> **TASK BRIEF**
Extract each line of the material that follows exactly and omit its pictures.

> **Records**
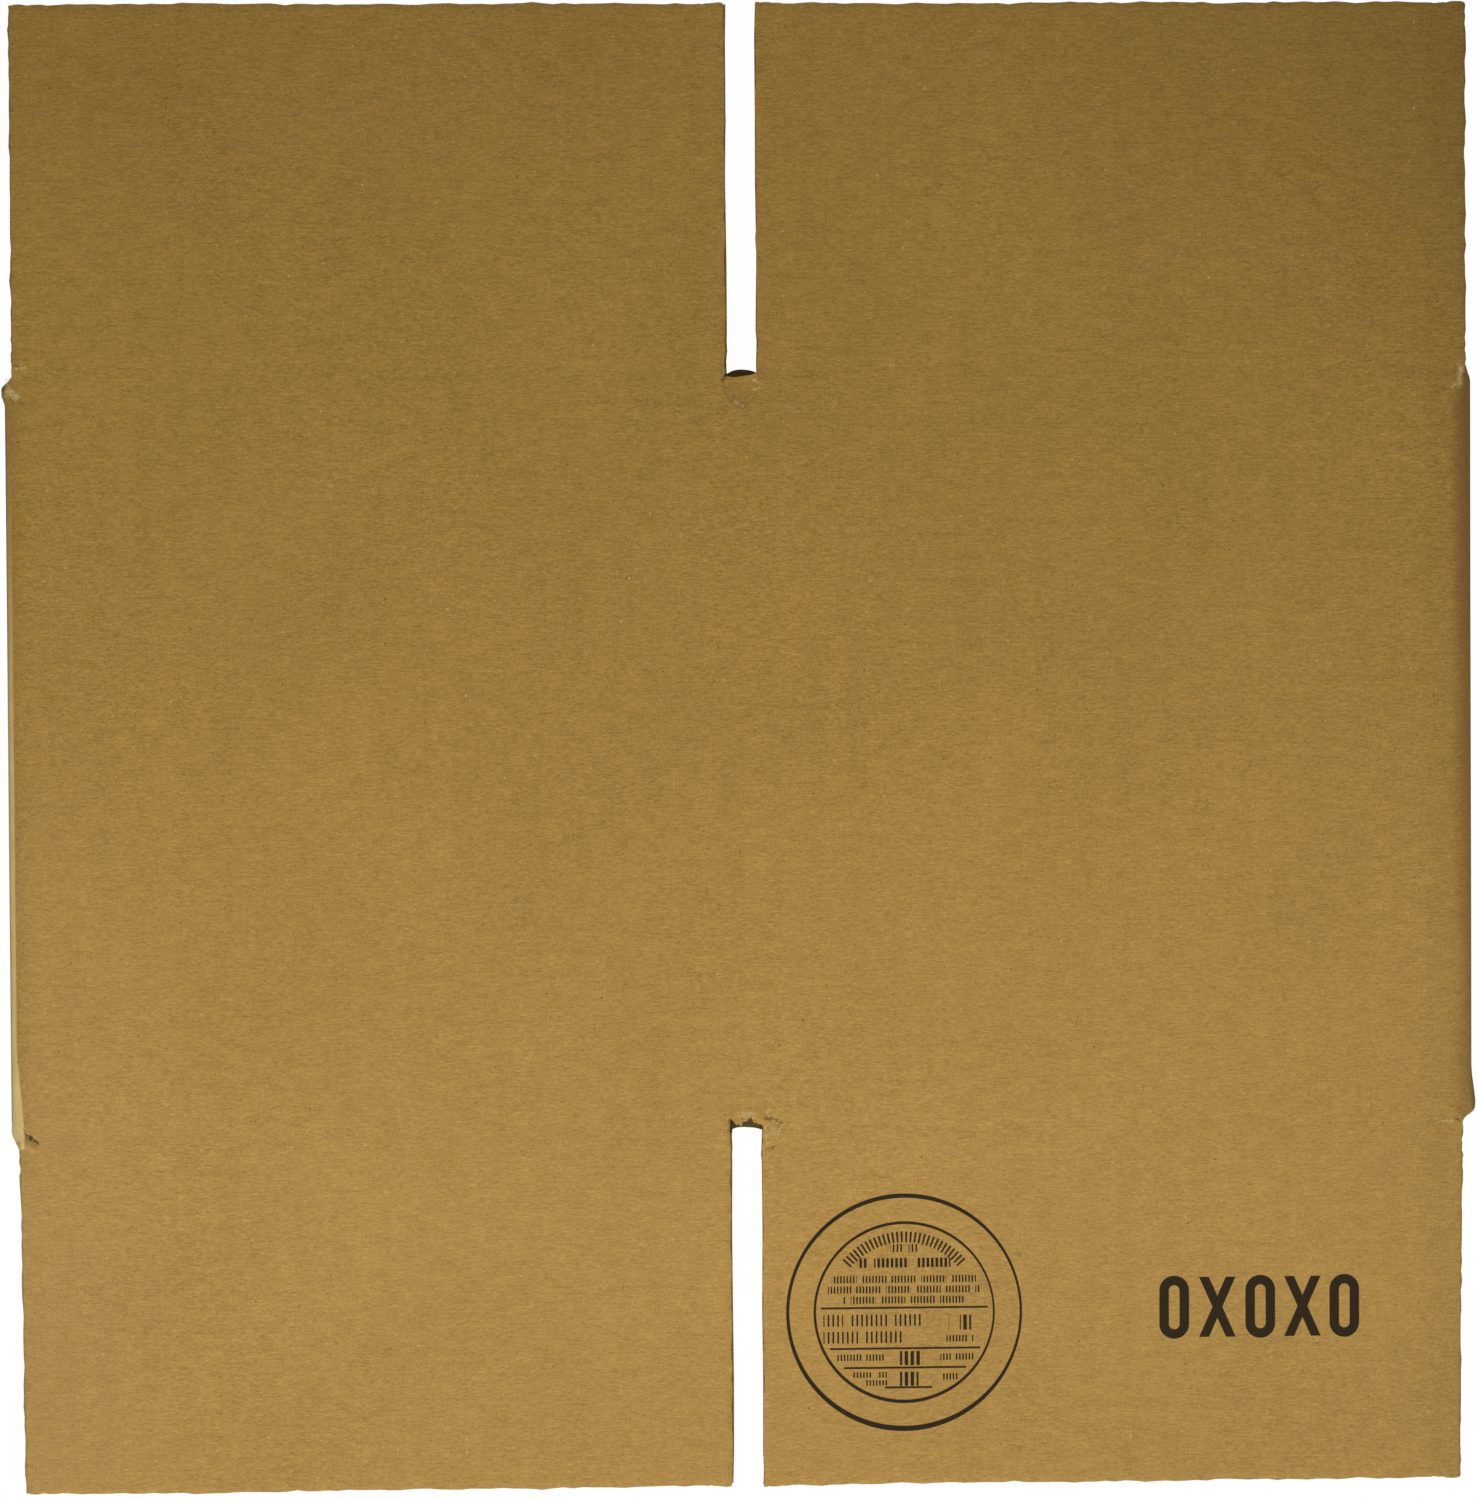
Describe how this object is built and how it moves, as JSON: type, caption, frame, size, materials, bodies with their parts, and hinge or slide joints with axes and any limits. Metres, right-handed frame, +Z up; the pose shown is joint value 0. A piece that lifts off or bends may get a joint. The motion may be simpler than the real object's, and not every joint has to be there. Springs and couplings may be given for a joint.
{
  "type": "flattened cardboard box",
  "caption": "Slotted shipping box of corrugated board, folded flat with its flaps in line with the panels, a slot between the flaps at each end and a glued seam behind.",
  "frame": {"origin": "middle of the underside of the folded box, on the surface it lies on", "axes": "+Z is up through the two layers, the printed face up; +Y runs along the flutes, towards the flaps without print; +X runs across the flutes, towards the panel with print"},
  "size_m": [0.31, 0.3132, 0.01],
  "materials": {
    "board": "matte brown kraft liner with fine fibre, dark brown print"
  },
  "bodies": {
    "root": {"flat_box": "board"}
  },
  "joints": []
}
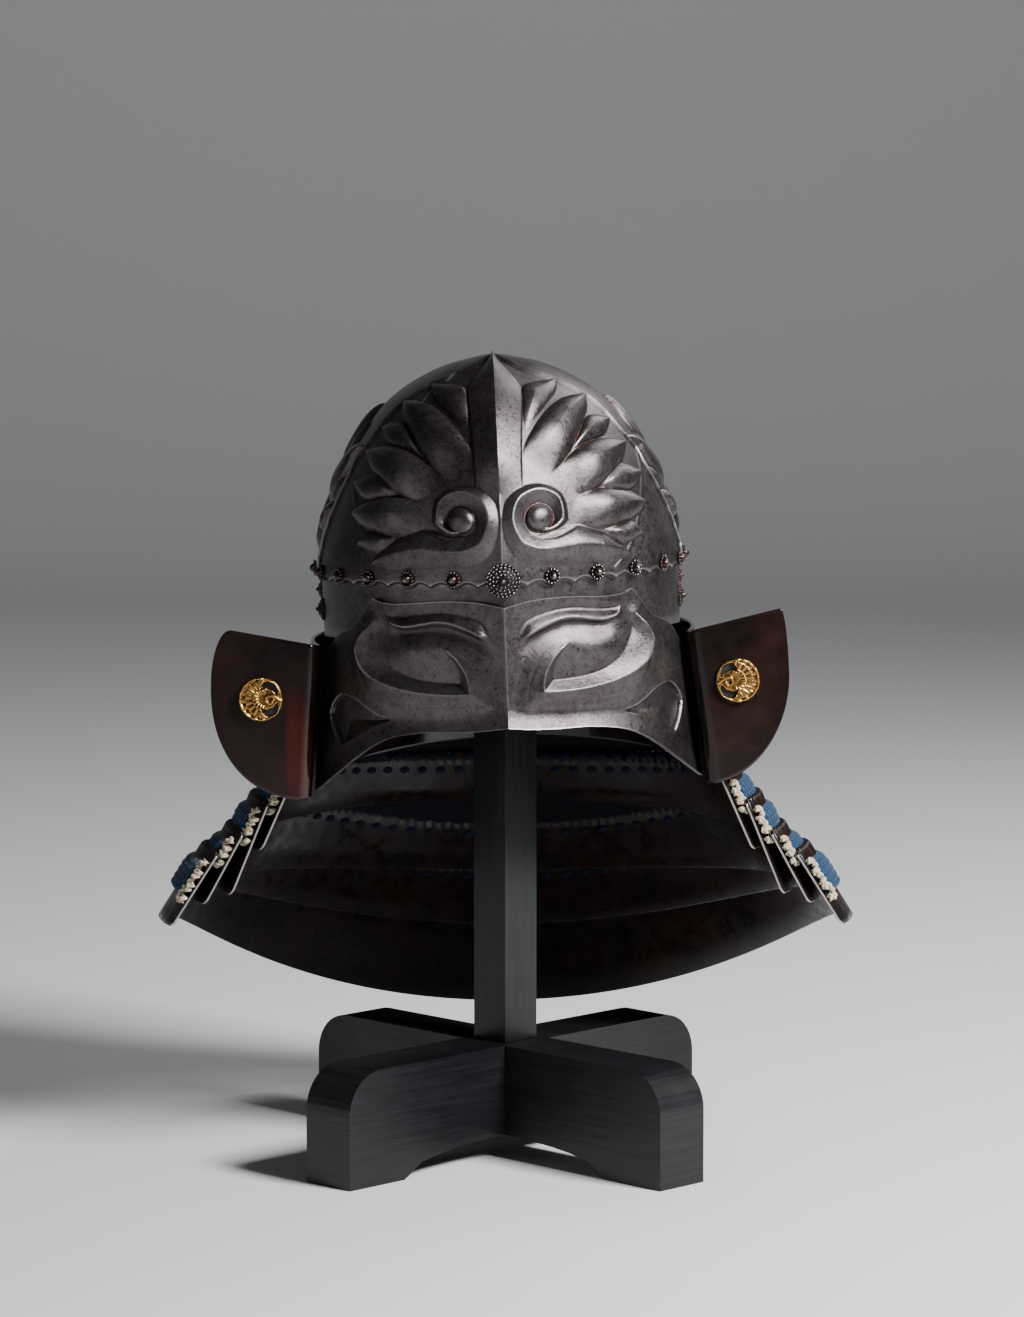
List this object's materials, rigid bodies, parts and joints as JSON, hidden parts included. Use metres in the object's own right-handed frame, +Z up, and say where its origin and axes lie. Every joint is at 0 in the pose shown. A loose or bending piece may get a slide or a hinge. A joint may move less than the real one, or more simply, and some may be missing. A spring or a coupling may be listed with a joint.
{
  "type": "samurai helmet on wooden cross stand",
  "caption": "Samurai helmet with an embossed iron bowl, a carved visor, curled turnbacks and a flared laced neck guard, resting on the post of a wooden cross stand",
  "frame": {"origin": "on the floor, under the middle of the whole extent of the helmet and its stand", "axes": "+X to the right as seen from the front, -Y to the front, where the visor is, +Z up"},
  "size_m": [0.383, 0.3142, 0.4405],
  "materials": {
    "iron": "russet patinated iron, satin, a little pitted",
    "lacquer": "dark brown and black lacquer, glossy, worn along the edges",
    "lacing": "deep blue silk lacing",
    "cord": "cream cord flecked with green and gold",
    "gold": "gilt metal, softly worn",
    "wood": "black stained and lacquered wood, worn at the edges"
  },
  "bodies": {
    "root": {"bowl_front": "iron", "bowl_left": "iron", "bowl_right": "iron", "brow_band": "iron", "crest_left": "gold", "crest_right": "gold", "cross_board_lower": "wood", "cross_board_upper": "wood", "edge_cord_2_left": "cord", "edge_cord_2_right": "cord", "edge_cord_3_left": "cord", "edge_cord_3_right": "cord", "edge_cord_4_left": "cord", "edge_cord_4_right": "cord", "edge_cord_5_left": "cord", "edge_cord_5_right": "cord", "head_rest": "wood", "lacing_1": "lacing", "lacing_2": "lacing", "lacing_3": "lacing", "lacing_4": "lacing", "lacing_5": "lacing", "lame_1": "lacquer", "lame_2": "lacquer", "lame_3": "lacquer", "lame_4": "lacquer", "lame_5": "lacquer", "post": "wood", "rivet_01": "iron", "rivet_02": "iron", "rivet_03": "iron", "rivet_04": "iron", "rivet_05": "iron", "rivet_06": "iron", "rivet_07": "iron", "rivet_08": "iron", "rivet_09": "iron", "rivet_10": "iron", "rivet_11": "iron", "rivet_12": "iron", "rivet_13": "iron", "rivet_14": "iron", "rivet_15": "iron", "rivet_16": "iron", "rivet_17": "iron", "rivet_18": "iron", "rivet_19": "iron", "rivet_20": "iron", "rivet_21": "iron", "rivet_22": "iron", "rivet_23": "iron", "rosette_front": "iron", "rosette_left_front": "iron", "rosette_left_rear": "iron", "rosette_right_front": "iron", "rosette_right_rear": "iron", "visor": "iron"}
  },
  "joints": []
}
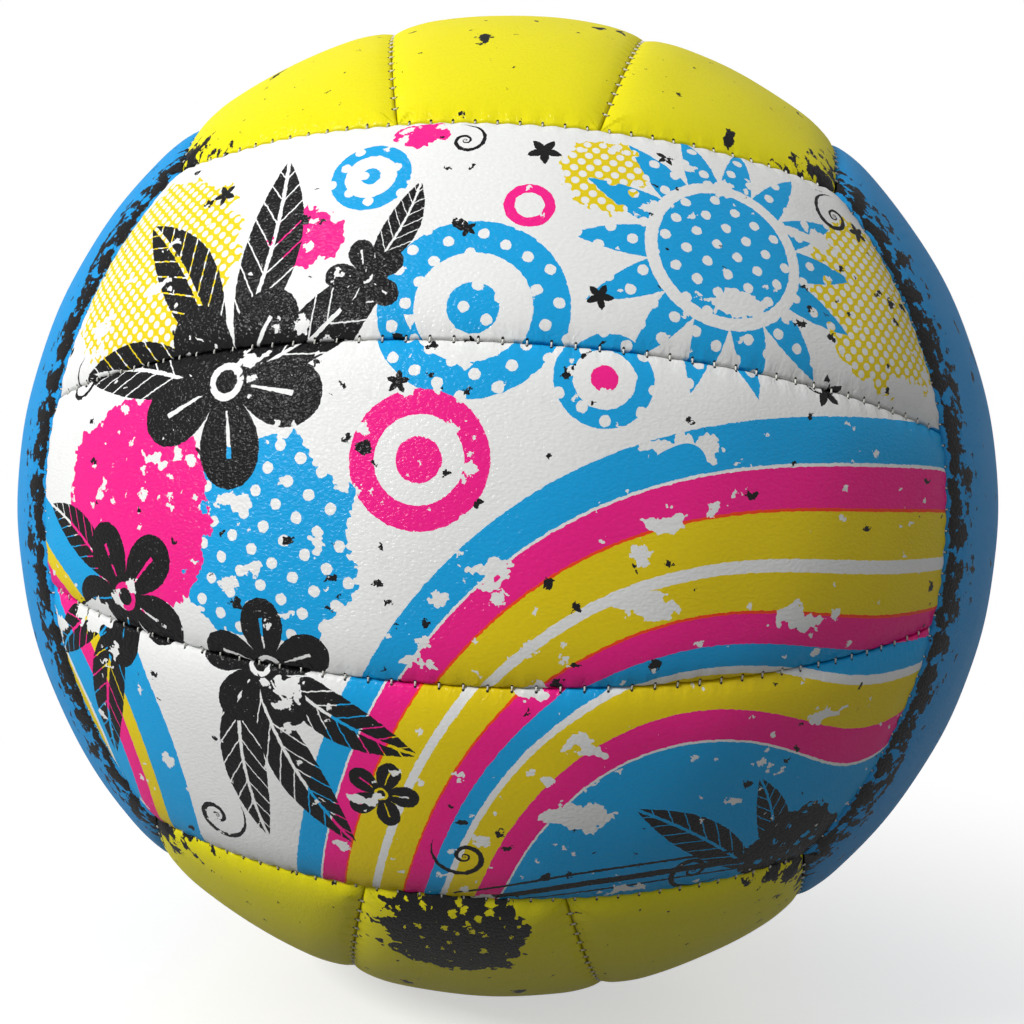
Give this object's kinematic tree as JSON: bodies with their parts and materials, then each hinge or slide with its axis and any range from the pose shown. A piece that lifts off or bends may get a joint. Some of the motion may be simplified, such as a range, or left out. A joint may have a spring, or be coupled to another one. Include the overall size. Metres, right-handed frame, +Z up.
{
  "type": "volleyball",
  "caption": "Stitched volleyball: puffed printed panels in strips of three on six faces, over foam pads, cloth backings, a rubber bladder and its inflation valve.",
  "frame": {"origin": "centre of the ball", "axes": "+Z up, -Y out of the front face, +Y out of the valve along its axis, +X to the right seen from the front"},
  "size_m": [0.213, 0.2129, 0.213],
  "materials": {
    "cover_printed": "white synthetic leather with a satin pebble grain, printed in cyan, pink, yellow and black",
    "cover_blue": "blue synthetic leather with a satin pebble grain and a black speckled print",
    "cover_yellow": "yellow synthetic leather with a satin pebble grain and a black spattered print",
    "foam": "closed-cell foam",
    "backing": "plain woven cloth",
    "thread": "waxed white thread",
    "bladder": "smooth butyl rubber",
    "valve_rubber": "moulded rubber",
    "valve_core_rubber": "soft self-sealing rubber"
  },
  "bodies": {
    "root": {"cover_front_lower": "cover_printed", "cover_front_middle": "cover_printed", "cover_front_upper": "cover_printed", "cover_back_lower": "cover_printed", "cover_back_middle": "cover_printed", "cover_back_upper": "cover_printed", "cover_left_fore": "cover_blue", "cover_left_middle": "cover_blue", "cover_left_aft": "cover_blue", "cover_right_fore": "cover_blue", "cover_right_middle": "cover_blue", "cover_right_aft": "cover_blue", "cover_top_right": "cover_yellow", "cover_top_middle": "cover_yellow", "cover_top_left": "cover_yellow", "cover_bottom_right": "cover_yellow", "cover_bottom_middle": "cover_yellow", "cover_bottom_left": "cover_yellow", "foam_front_lower": "foam", "foam_front_middle": "foam", "foam_front_upper": "foam", "foam_back_lower": "foam", "foam_back_middle": "foam", "foam_back_upper": "foam", "foam_left_fore": "foam", "foam_left_middle": "foam", "foam_left_aft": "foam", "foam_right_fore": "foam", "foam_right_middle": "foam", "foam_right_aft": "foam", "foam_top_right": "foam", "foam_top_middle": "foam", "foam_top_left": "foam", "foam_bottom_right": "foam", "foam_bottom_middle": "foam", "foam_bottom_left": "foam", "backing_front": "backing", "backing_back": "backing", "backing_left": "backing", "backing_right": "backing", "backing_top": "backing", "backing_bottom": "backing", "stitching_front": "thread", "stitching_back": "thread", "stitching_left": "thread", "stitching_right": "thread", "stitching_top": "thread", "stitching_bottom": "thread", "bladder": "bladder", "valve_patch": "bladder", "valve_body": "valve_rubber", "valve_core": "valve_core_rubber"}
  },
  "joints": []
}
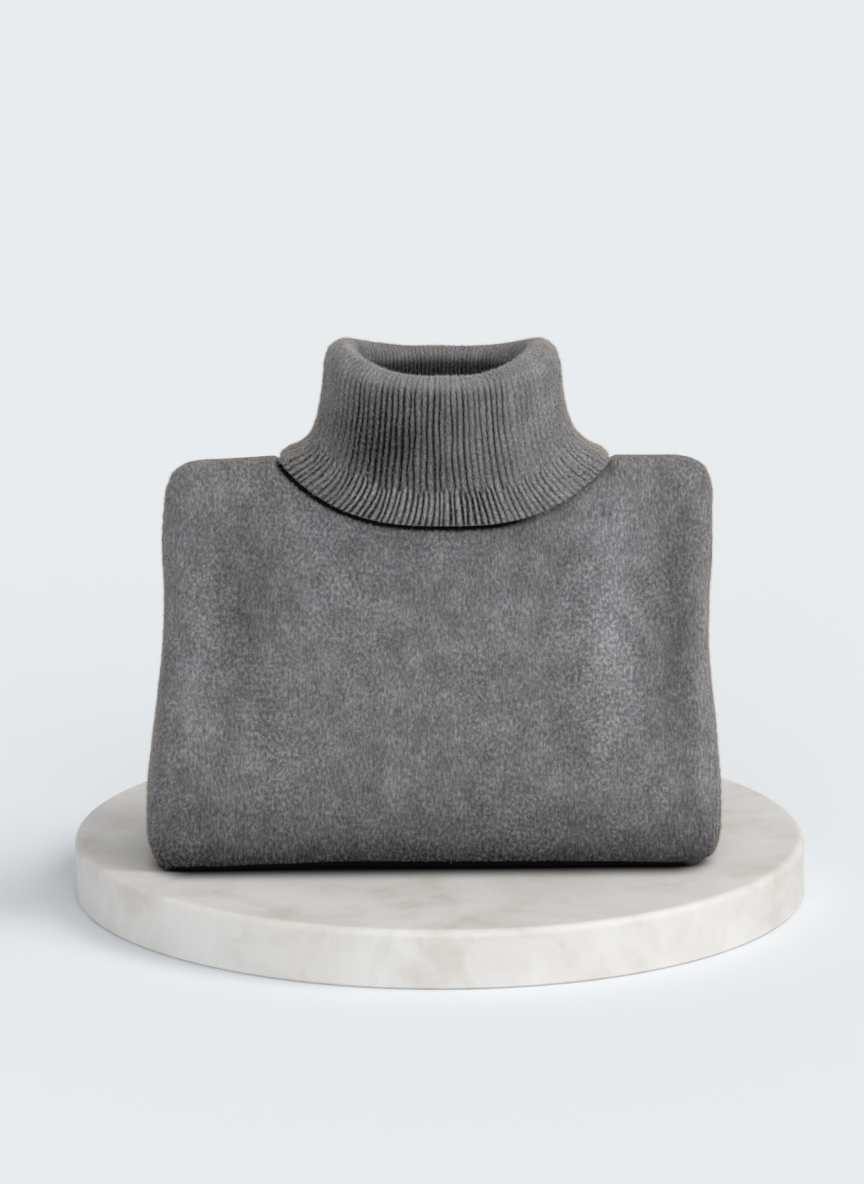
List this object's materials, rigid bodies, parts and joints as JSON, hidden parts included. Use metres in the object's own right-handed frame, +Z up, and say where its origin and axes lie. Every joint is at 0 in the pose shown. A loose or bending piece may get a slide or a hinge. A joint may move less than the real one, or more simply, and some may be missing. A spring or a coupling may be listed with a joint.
{
  "type": "folded turtleneck sweater on a round marble display stand",
  "caption": "Grey wool turtleneck sweater folded and standing upright, its ribbed roll collar standing open, on a round marble disc.",
  "frame": {"origin": "bottom centre of the whole part: the centre of the marble disc's flat underside", "axes": "+Z up; -Y is the way the sweater's front faces; +X is to the right for someone looking at that front"},
  "size_m": [0.5, 0.5, 0.393],
  "materials": {
    "wool_jersey": "matte",
    "wool_rib": "matte",
    "honed_marble": "satin"
  },
  "bodies": {
    "root": {"display_stand": "honed_marble", "front_panel": "wool_jersey", "back_panel": "wool_jersey", "sleeve_left": "wool_jersey", "sleeve_right": "wool_jersey", "folded_layers": "wool_jersey", "hem_rib": "wool_rib", "collar": "wool_rib"}
  },
  "joints": []
}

> **THE RESULT**
Describe how this object is built and how it moves, as JSON: type, caption, frame, size, materials, bodies with their parts, and hinge or slide joints with axes and any limits. Metres, right-handed frame, +Z up; the pose shown is joint value 0. A piece that lifts off or bends may get a joint. The motion may be simpler than the real object's, and not every joint has to be there. Springs and couplings may be given for a joint.
{
  "type": "flattened cardboard box",
  "caption": "Slotted shipping box of corrugated board, folded flat with its flaps in line with the panels, a slot between the flaps at each end and a glued seam behind.",
  "frame": {"origin": "middle of the underside of the folded box, on the surface it lies on", "axes": "+Z is up through the two layers, the printed face up; +Y runs along the flutes, towards the flaps without print; +X runs across the flutes, towards the panel with print"},
  "size_m": [0.31, 0.3132, 0.01],
  "materials": {
    "board": "matte brown kraft liner with fine fibre, dark brown print"
  },
  "bodies": {
    "root": {"flat_box": "board"}
  },
  "joints": []
}
List this object's materials, rigid bodies, parts and joints as JSON, hidden parts included. Use metres in the object's own right-handed frame, +Z up, and say where its origin and axes lie. Every joint is at 0 in the pose shown. A loose or bending piece may get a slide or a hinge. A joint may move less than the real one, or more simply, and some may be missing. A spring or a coupling may be listed with a joint.
{
  "type": "samurai helmet on wooden cross stand",
  "caption": "Samurai helmet with an embossed iron bowl, a carved visor, curled turnbacks and a flared laced neck guard, resting on the post of a wooden cross stand",
  "frame": {"origin": "on the floor, under the middle of the whole extent of the helmet and its stand", "axes": "+X to the right as seen from the front, -Y to the front, where the visor is, +Z up"},
  "size_m": [0.383, 0.3142, 0.4405],
  "materials": {
    "iron": "russet patinated iron, satin, a little pitted",
    "lacquer": "dark brown and black lacquer, glossy, worn along the edges",
    "lacing": "deep blue silk lacing",
    "cord": "cream cord flecked with green and gold",
    "gold": "gilt metal, softly worn",
    "wood": "black stained and lacquered wood, worn at the edges"
  },
  "bodies": {
    "root": {"bowl_front": "iron", "bowl_left": "iron", "bowl_right": "iron", "brow_band": "iron", "crest_left": "gold", "crest_right": "gold", "cross_board_lower": "wood", "cross_board_upper": "wood", "edge_cord_2_left": "cord", "edge_cord_2_right": "cord", "edge_cord_3_left": "cord", "edge_cord_3_right": "cord", "edge_cord_4_left": "cord", "edge_cord_4_right": "cord", "edge_cord_5_left": "cord", "edge_cord_5_right": "cord", "head_rest": "wood", "lacing_1": "lacing", "lacing_2": "lacing", "lacing_3": "lacing", "lacing_4": "lacing", "lacing_5": "lacing", "lame_1": "lacquer", "lame_2": "lacquer", "lame_3": "lacquer", "lame_4": "lacquer", "lame_5": "lacquer", "post": "wood", "rivet_01": "iron", "rivet_02": "iron", "rivet_03": "iron", "rivet_04": "iron", "rivet_05": "iron", "rivet_06": "iron", "rivet_07": "iron", "rivet_08": "iron", "rivet_09": "iron", "rivet_10": "iron", "rivet_11": "iron", "rivet_12": "iron", "rivet_13": "iron", "rivet_14": "iron", "rivet_15": "iron", "rivet_16": "iron", "rivet_17": "iron", "rivet_18": "iron", "rivet_19": "iron", "rivet_20": "iron", "rivet_21": "iron", "rivet_22": "iron", "rivet_23": "iron", "rosette_front": "iron", "rosette_left_front": "iron", "rosette_left_rear": "iron", "rosette_right_front": "iron", "rosette_right_rear": "iron", "visor": "iron"}
  },
  "joints": []
}
Give this object's kinematic tree as JSON: bodies with their parts and materials, then each hinge or slide with its axis and any range from the pose shown. A piece that lifts off or bends may get a joint. Some of the motion may be simplified, such as a range, or left out. A joint may have a spring, or be coupled to another one. Include the overall size. Metres, right-handed frame, +Z up.
{
  "type": "volleyball",
  "caption": "Stitched volleyball: puffed printed panels in strips of three on six faces, over foam pads, cloth backings, a rubber bladder and its inflation valve.",
  "frame": {"origin": "centre of the ball", "axes": "+Z up, -Y out of the front face, +Y out of the valve along its axis, +X to the right seen from the front"},
  "size_m": [0.213, 0.2129, 0.213],
  "materials": {
    "cover_printed": "white synthetic leather with a satin pebble grain, printed in cyan, pink, yellow and black",
    "cover_blue": "blue synthetic leather with a satin pebble grain and a black speckled print",
    "cover_yellow": "yellow synthetic leather with a satin pebble grain and a black spattered print",
    "foam": "closed-cell foam",
    "backing": "plain woven cloth",
    "thread": "waxed white thread",
    "bladder": "smooth butyl rubber",
    "valve_rubber": "moulded rubber",
    "valve_core_rubber": "soft self-sealing rubber"
  },
  "bodies": {
    "root": {"cover_front_lower": "cover_printed", "cover_front_middle": "cover_printed", "cover_front_upper": "cover_printed", "cover_back_lower": "cover_printed", "cover_back_middle": "cover_printed", "cover_back_upper": "cover_printed", "cover_left_fore": "cover_blue", "cover_left_middle": "cover_blue", "cover_left_aft": "cover_blue", "cover_right_fore": "cover_blue", "cover_right_middle": "cover_blue", "cover_right_aft": "cover_blue", "cover_top_right": "cover_yellow", "cover_top_middle": "cover_yellow", "cover_top_left": "cover_yellow", "cover_bottom_right": "cover_yellow", "cover_bottom_middle": "cover_yellow", "cover_bottom_left": "cover_yellow", "foam_front_lower": "foam", "foam_front_middle": "foam", "foam_front_upper": "foam", "foam_back_lower": "foam", "foam_back_middle": "foam", "foam_back_upper": "foam", "foam_left_fore": "foam", "foam_left_middle": "foam", "foam_left_aft": "foam", "foam_right_fore": "foam", "foam_right_middle": "foam", "foam_right_aft": "foam", "foam_top_right": "foam", "foam_top_middle": "foam", "foam_top_left": "foam", "foam_bottom_right": "foam", "foam_bottom_middle": "foam", "foam_bottom_left": "foam", "backing_front": "backing", "backing_back": "backing", "backing_left": "backing", "backing_right": "backing", "backing_top": "backing", "backing_bottom": "backing", "stitching_front": "thread", "stitching_back": "thread", "stitching_left": "thread", "stitching_right": "thread", "stitching_top": "thread", "stitching_bottom": "thread", "bladder": "bladder", "valve_patch": "bladder", "valve_body": "valve_rubber", "valve_core": "valve_core_rubber"}
  },
  "joints": []
}
List this object's materials, rigid bodies, parts and joints as JSON, hidden parts included. Use metres in the object's own right-handed frame, +Z up, and say where its origin and axes lie. Every joint is at 0 in the pose shown. A loose or bending piece may get a slide or a hinge. A joint may move less than the real one, or more simply, and some may be missing. A spring or a coupling may be listed with a joint.
{
  "type": "folded turtleneck sweater on a round marble display stand",
  "caption": "Grey wool turtleneck sweater folded and standing upright, its ribbed roll collar standing open, on a round marble disc.",
  "frame": {"origin": "bottom centre of the whole part: the centre of the marble disc's flat underside", "axes": "+Z up; -Y is the way the sweater's front faces; +X is to the right for someone looking at that front"},
  "size_m": [0.5, 0.5, 0.393],
  "materials": {
    "wool_jersey": "matte",
    "wool_rib": "matte",
    "honed_marble": "satin"
  },
  "bodies": {
    "root": {"display_stand": "honed_marble", "front_panel": "wool_jersey", "back_panel": "wool_jersey", "sleeve_left": "wool_jersey", "sleeve_right": "wool_jersey", "folded_layers": "wool_jersey", "hem_rib": "wool_rib", "collar": "wool_rib"}
  },
  "joints": []
}